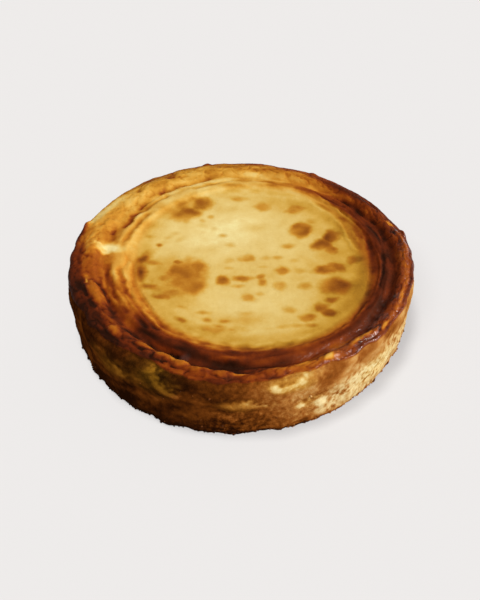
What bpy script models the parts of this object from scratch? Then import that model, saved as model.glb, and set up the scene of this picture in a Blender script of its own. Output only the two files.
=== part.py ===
"""A whole baked cheesecake: a sunken spotted top inside a raised, folded rim, over a slightly tapered side.

Metres, +Z up. The origin is the middle of the flat base, and -Y is the front. Sizes are named in
millimetres and become metres in the last step.
"""

import math

import bmesh
import bpy
import numpy as np
from mathutils import Vector, noise

MM = 0.001

# Driving sizes of the cake
WIDEST_RADIUS = 119.4
WIDEST_HEIGHT = 39.6
CREST_RADIUS = 108.5
CREST_HEIGHT = 46.6
CREASE_RADIUS = 100.5
FLOOR_RADIUS = 81.0
FLOOR_HEIGHT = 41.6
BASE_RADIUS = 117.6
BASE_ROUNDING = 1.0

# The dark crust lies over the rim like a lid and ends in a small step: its thickness there, and the angle
# and radius of its lower edge round the cake
CRUST_THICKNESS = 1.3
CRUST_EDGE = (
    (10.0, 118.8),
    (100.0, 118.4),
    (190.0, 118.6),
    (215.0, 116.5),
    (239.0, 112.5),
    (254.0, 116.5),
    (272.0, 116.0),
    (287.0, 112.6),
    (304.0, 116.5),
    (335.0, 117.6),
)

# Folds of the slope: distance from one to the next, and how far they wander
FOLD_SPACING = 5.6
FOLD_WANDER = 5.0

# The sunken floor and the crest lie off the middle, towards +X
FLOOR_SHIFT = 8.3
CREST_SHIFT = 2.7

# Angular steps of the turned body, and how far apart two points count as one
TURN_STEPS = 160
MERGE_DISTANCE = 0.00005

# Bumps on the rim: angle, radius, length along the rim, width across it, height
RIM_LUMPS = (
    (199.5, 106.5, 31.0, 10.0, 2.4),
    (220.5, 109.0, 11.0, 7.0, 1.5),
    (233.0, 105.5, 13.0, 7.0, 1.5),
    (241.5, 105.5, 12.0, 7.5, 1.6),
    (248.5, 107.5, 10.0, 6.5, 1.4),
    (256.0, 110.5, 11.0, 5.5, 1.1),
    (264.0, 109.5, 13.0, 6.0, 1.3),
    (281.0, 109.0, 20.0, 7.0, 1.1),
    (300.0, 110.0, 14.0, 6.0, 1.5),
    (317.0, 110.5, 18.0, 6.0, 1.2),
    (6.0, 111.5, 42.0, 6.5, 1.8),
    (33.0, 107.0, 20.0, 9.0, 1.3),
    (128.0, 108.0, 30.0, 9.0, 1.0),
    (174.0, 106.0, 16.0, 8.0, 1.2),
    (158.0, 105.0, 16.0, 8.0, 1.3),
)

# Torn points of skin that stand up at the outer edge, given in the same way
TORN_POINTS = (
    (162.0, 118.0, 16.0, 5.0, 2.4),
    (103.0, 118.0, 7.0, 5.0, 1.6),
    (61.0, 118.0, 8.0, 5.0, 1.3),
    (17.0, 118.5, 9.0, 5.0, 2.8),
)


def smooth(low, high, value):
    """0 up to low, 1 from high on, and a smooth step between them; low may be above high."""
    share = np.clip((value - low) / (high - low), 0.0, 1.0)
    return share * share * (3.0 - 2.0 * share)


def bell(value, middle, reach):
    """1 at the middle, falling smoothly to 0 at reach to either side."""
    return np.clip(1.0 - ((value - middle) / reach) ** 2, 0.0, 1.0) ** 2


def arc(angle, middle, reach):
    """The same bell round the cake, with angles in degrees."""
    return bell((angle - middle + 180.0) % 360.0 - 180.0, 0.0, reach)


def rough(angle, across, along_size, across_size, seed):
    """Smooth noise, about -0.7 to 0.7, that closes on itself round the cake. Its lumps are along_size
    millimetres long round the rim and across_size in the direction of the second value."""
    turn = np.radians(angle)
    reach = CREST_RADIUS / along_size
    points = np.stack(
        [
            reach * np.cos(turn) + seed,
            reach * np.sin(turn) - seed,
            across / across_size + 3.0 * seed,
        ],
        axis=-1,
    )
    return np.array([noise.noise(Vector(point)) for point in points])


def profile():
    """The outline that is turned, from the middle of the top to the middle of the base, as (radius, height)
    in millimetres: a smooth curve through a few stations, each with its number of rows to the next one."""
    stations = (
        (0.0, FLOOR_HEIGHT, 1),
        (0.5 * FLOOR_RADIUS, FLOOR_HEIGHT + 0.1, 2),
        (FLOOR_RADIUS, FLOOR_HEIGHT + 1.2, 7),
        (FLOOR_RADIUS + 9.0, FLOOR_HEIGHT + 3.4, 8),
        (CREASE_RADIUS, FLOOR_HEIGHT + 3.4, 5),
        (CREST_RADIUS, CREST_HEIGHT, 3),
        (CREST_RADIUS + 5.6, CREST_HEIGHT - 1.0, 2),
        (WIDEST_RADIUS - 1.6, WIDEST_HEIGHT + 4.6, 2),
        (WIDEST_RADIUS, WIDEST_HEIGHT, 1),
        (WIDEST_RADIUS, 0.76 * WIDEST_HEIGHT, 1),
        (0.5 * (WIDEST_RADIUS + BASE_RADIUS), 0.4 * WIDEST_HEIGHT, 1),
        (BASE_RADIUS, BASE_ROUNDING + 1.2, 1),
        (BASE_RADIUS - BASE_ROUNDING, 0.0, 0),
    )
    points = []
    for index, (radius, height, rows) in enumerate(stations[:-1]):
        before = stations[max(index - 1, 0)]
        after = stations[index + 1]
        beyond = stations[min(index + 2, len(stations) - 1)]
        for row in range(rows):
            t = row / rows
            points.append(
                tuple(
                    0.5 * (
                        2.0 * here
                        + (ahead - back) * t
                        + (2.0 * back - 5.0 * here + 4.0 * ahead - far) * t * t
                        + (3.0 * here - back - 3.0 * ahead + far) * t * t * t
                    )
                    for back, here, ahead, far in zip(before[:2], (radius, height), after[:2], beyond[:2])
                )
            )
    points.append(stations[-1][:2])
    points.append((0.0, 0.0))
    return points


def outline_offset(angle):
    """How far the tin's slack and the shrinking leave the cake out of round."""
    turn = np.radians(angle)
    lobes = 0.8 * np.cos(3.0 * turn) + 0.4 * np.sin(3.0 * turn)
    oval = 0.2 * np.cos(2.0 * turn) + 0.2 * np.sin(2.0 * turn)
    slack = 0.9 * arc(angle, 35.0, 35.0) + 0.8 * arc(angle, 128.0, 30.0) - 0.8 * arc(angle, 171.0, 18.0)
    return lobes + oval - slack + 0.9 * rough(angle, 0.0 * angle, 16.0, 1.0, 2.0)


def foot_offset(angle):
    """How far the foot stands out in front on the left, and in on the right."""
    return 1.6 * arc(angle, 254.0, 22.0) - 1.6 * arc(angle, 326.0, 42.0)


def crease_depth(angle):
    """The crease inside the crest is deepest in front, where the rim fell inwards."""
    in_front = 3.4 * arc(angle, 258.0, 62.0)
    at_sides = 1.4 * arc(angle, 350.0, 50.0) + 1.0 * arc(angle, 205.0, 40.0)
    return 1.0 + in_front + at_sides


def crust_edge(angle):
    """Radius at which the crust ends on the shoulder, with a ragged line."""
    angles, radii = zip(*CRUST_EDGE)
    return np.interp(angle, angles, radii, period=360.0) + 1.6 * rough(angle, 0.0 * angle, 9.0, 1.0, 13.0)


def fold_height(angle):
    """The folds of the slope are strongest on the left."""
    at_left = 0.6 * arc(angle, 200.0, 70.0) + 0.4 * arc(angle, 130.0, 50.0)
    return 0.9 + at_left + 0.4 * arc(angle, 20.0, 60.0)


def floor_edge(angle):
    """Radius at which the smooth top ends and the folds begin."""
    behind = 5.0 * arc(angle, 100.0, 70.0)
    in_front = 3.0 * arc(angle, 275.0, 40.0)
    return 86.0 + behind + in_front - 4.0 * arc(angle, 195.0, 45.0)


def folds(radius, angle):
    """Long folds that follow the smooth top's edge: rounded ridges with sharp creases between them."""
    from_edge = radius - floor_edge(angle)
    place = from_edge + FOLD_WANDER * rough(angle, radius, 24.0, 10.0, 5.0)
    ridges = np.abs(np.sin(math.pi * place / FOLD_SPACING)) ** 0.8 - 0.6
    where = smooth(-4.0, 3.0, from_edge) * smooth(CREST_RADIUS, CREASE_RADIUS, radius)
    return fold_height(angle) * ridges * where


def bumps(radius, angle, listed):
    """The listed bumps, each a smooth mound that is long round the cake and narrow across the rim."""
    total = np.zeros_like(radius)
    for middle, at_radius, length, width, height in listed:
        reach = math.degrees(0.5 * length / at_radius)
        total += height * arc(angle, middle, 1.3 * reach) * bell(radius, at_radius, 0.65 * width)
    return total


def relief(radius, angle, height):
    """Moves points of the turned body, given as arrays, to the uneven body. Returns x, y and z."""
    on_top = smooth(20.0, 36.0, height) * smooth(WIDEST_RADIUS, CREST_RADIUS + 3.0, radius)
    crease_radius = CREASE_RADIUS + 1.5 * rough(angle, 0.0 * angle, 30.0, 1.0, 7.0)
    swell = 1.7 * rough(angle, radius, 22.0, 14.0, 9.0) * bell(radius, CREST_RADIUS, 14.0)
    rise = (
        swell
        - crease_depth(angle) * bell(radius, crease_radius, 5.5)
        + folds(radius, angle)
        + bumps(radius, angle, RIM_LUMPS)
        + 0.7 * rough(angle * radius / CREST_RADIUS, radius, 34.0, 30.0, 11.0) * smooth(10.0, 50.0, radius)
    )
    standing = smooth(30.0, 38.0, height) * bumps(radius, angle, TORN_POINTS)

    upper = smooth(0.6 * WIDEST_HEIGHT, 0.9 * WIDEST_HEIGHT, height)
    covered = smooth(1.0, -1.0, radius - crust_edge(angle)) * smooth(96.0, 108.0, radius)
    crust = CRUST_THICKNESS * covered * upper
    outside = smooth(100.0, 112.0, radius)
    outwards = (
        outline_offset(angle) * smooth(60.0, 112.0, radius)
        + 0.5 * crust
        + foot_offset(angle) * smooth(28.0, 3.0, height) * outside
        + 1.5 * rough(angle, height, 14.0, 13.0, 19.0) * outside
        + 1.3 * rough(angle, 0.0 * angle, 5.0, 1.0, 23.0) * smooth(4.0, 0.0, height) * outside
    )
    shift = np.interp(
        radius, (FLOOR_RADIUS + 4.0, CREST_RADIUS, WIDEST_RADIUS - 2.0), (FLOOR_SHIFT, CREST_SHIFT, 0.0)
    ) * smooth(20.0, 36.0, height)
    turn = np.radians(angle)
    x = (radius + outwards) * np.cos(turn) + shift
    y = (radius + outwards) * np.sin(turn)
    return x, y, height + on_top * rise + standing + 0.8 * crust


def turned_body(collection):
    """The plain turned body, made by a Screw modifier from the profile, as a mesh of its own."""
    outline = bpy.data.meshes.new("profile")
    points = [(radius * MM, 0.0, height * MM) for radius, height in profile()]
    outline.from_pydata(points, [(i, i + 1) for i in range(len(points) - 1)], [])
    turned = bpy.data.objects.new("profile", outline)
    collection.objects.link(turned)
    screw = turned.modifiers.new("turn", "SCREW")
    screw.steps = TURN_STEPS
    screw.render_steps = TURN_STEPS
    screw.use_merge_vertices = True
    screw.merge_threshold = MERGE_DISTANCE
    graph = bpy.context.evaluated_depsgraph_get()
    body = bpy.data.meshes.new_from_object(turned.evaluated_get(graph))
    bpy.data.objects.remove(turned)
    return body


def cake_material():
    """Browned crust over pale, set curd: one colour between the two, slightly glossy."""
    material = bpy.data.materials.new("baked_curd")
    material.use_nodes = True
    shader = material.node_tree.nodes["Principled BSDF"]
    shader.inputs["Base Color"].default_value = (0.58, 0.33, 0.09, 1.0)
    shader.inputs["Roughness"].default_value = 0.45
    shader.inputs["Metallic"].default_value = 0.0
    return material


def cheesecake(collection):
    """The whole cake as one solid: the turned body, with its folds, crags and uneven outline moved in."""
    mesh = turned_body(collection)
    flat = np.empty(3 * len(mesh.vertices))
    mesh.vertices.foreach_get("co", flat)
    x, y, z = flat.reshape(-1, 3).T / MM
    moved = np.stack(relief(np.hypot(x, y), np.degrees(np.arctan2(y, x)) % 360.0, z), axis=-1)
    mesh.vertices.foreach_set("co", (moved * MM).ravel())

    shape = bmesh.new()
    shape.from_mesh(mesh)
    bmesh.ops.remove_doubles(shape, verts=shape.verts, dist=MERGE_DISTANCE)
    bmesh.ops.recalc_face_normals(shape, faces=shape.faces)
    bmesh.ops.triangulate(shape, faces=shape.faces)
    shape.to_mesh(mesh)
    shape.free()
    mesh.name = "cheesecake"
    mesh.shade_smooth()
    mesh.materials.append(cake_material())
    cake = bpy.data.objects.new("cheesecake", mesh)
    collection.objects.link(cake)
    return cake


def main():
    for old in list(bpy.data.objects):
        bpy.data.objects.remove(old)
    collection = bpy.data.collections.new("cheesecake")
    bpy.context.scene.collection.children.link(collection)
    cheesecake(collection)


main()
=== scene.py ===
"""Looks of a whole baked cheesecake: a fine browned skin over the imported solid, and loose crumbs.

The skin repeats the solid's turned profile and relief on a finer mesh. Sizes are named in millimetres
and become metres when a mesh is made. Angles are in degrees round the cake: 0 is +X, and 270 is -Y,
the front. The last number of a noise is its seed.
"""

import math

import bpy
import numpy as np
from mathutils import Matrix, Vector, noise


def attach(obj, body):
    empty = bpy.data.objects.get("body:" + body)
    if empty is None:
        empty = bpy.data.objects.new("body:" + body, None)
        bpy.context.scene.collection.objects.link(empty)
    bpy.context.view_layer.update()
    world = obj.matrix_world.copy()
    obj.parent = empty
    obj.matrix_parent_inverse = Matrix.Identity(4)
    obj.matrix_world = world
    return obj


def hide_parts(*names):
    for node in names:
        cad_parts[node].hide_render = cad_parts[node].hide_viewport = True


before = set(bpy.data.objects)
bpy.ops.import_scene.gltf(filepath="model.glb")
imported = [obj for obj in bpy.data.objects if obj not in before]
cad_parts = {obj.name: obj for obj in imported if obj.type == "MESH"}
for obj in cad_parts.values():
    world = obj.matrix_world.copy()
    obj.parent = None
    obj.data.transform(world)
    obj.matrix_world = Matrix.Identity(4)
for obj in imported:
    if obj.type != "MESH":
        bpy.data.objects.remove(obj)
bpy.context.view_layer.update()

MM = 0.001

# Driving sizes of the cake, as in the solid
WIDEST_RADIUS = 119.4
WIDEST_HEIGHT = 39.6
CREST_RADIUS = 108.5
CREST_HEIGHT = 46.6
CREASE_RADIUS = 100.5
FLOOR_RADIUS = 81.0
FLOOR_HEIGHT = 41.6
BASE_RADIUS = 117.6
BASE_ROUNDING = 1.0
CRUST_THICKNESS = 1.3
FOLD_SPACING = 5.6
FOLD_WANDER = 5.0
FLOOR_SHIFT = 8.3
CREST_SHIFT = 2.7

# Lower edge of the dark crust on the shoulder: angle, radius
CRUST_EDGE = (
    (10, 118.8),
    (100, 118.4),
    (190, 118.6),
    (215, 116.5),
    (239, 112.5),
    (254, 116.5),
    (272, 116),
    (287, 112.6),
    (304, 116.5),
    (335, 117.6),
)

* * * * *

▶ What the task asks
Going down the listing above, begin printing at the line with "shape = bmesh.new()" and finish with the line with "cad_parts[node].hide_render = cad_parts[node].hide_viewport", exactly as they appear.

▶ Complete output
    shape = bmesh.new()
    shape.from_mesh(mesh)
    bmesh.ops.remove_doubles(shape, verts=shape.verts, dist=MERGE_DISTANCE)
    bmesh.ops.recalc_face_normals(shape, faces=shape.faces)
    bmesh.ops.triangulate(shape, faces=shape.faces)
    shape.to_mesh(mesh)
    shape.free()
    mesh.name = "cheesecake"
    mesh.shade_smooth()
    mesh.materials.append(cake_material())
    cake = bpy.data.objects.new("cheesecake", mesh)
    collection.objects.link(cake)
    return cake


def main():
    for old in list(bpy.data.objects):
        bpy.data.objects.remove(old)
    collection = bpy.data.collections.new("cheesecake")
    bpy.context.scene.collection.children.link(collection)
    cheesecake(collection)


main()
=== scene.py ===
"""Looks of a whole baked cheesecake: a fine browned skin over the imported solid, and loose crumbs.

The skin repeats the solid's turned profile and relief on a finer mesh. Sizes are named in millimetres
and become metres when a mesh is made. Angles are in degrees round the cake: 0 is +X, and 270 is -Y,
the front. The last number of a noise is its seed.
"""

import math

import bpy
import numpy as np
from mathutils import Matrix, Vector, noise


def attach(obj, body):
    empty = bpy.data.objects.get("body:" + body)
    if empty is None:
        empty = bpy.data.objects.new("body:" + body, None)
        bpy.context.scene.collection.objects.link(empty)
    bpy.context.view_layer.update()
    world = obj.matrix_world.copy()
    obj.parent = empty
    obj.matrix_parent_inverse = Matrix.Identity(4)
    obj.matrix_world = world
    return obj


def hide_parts(*names):
    for node in names:
        cad_parts[node].hide_render = cad_parts[node].hide_viewport = True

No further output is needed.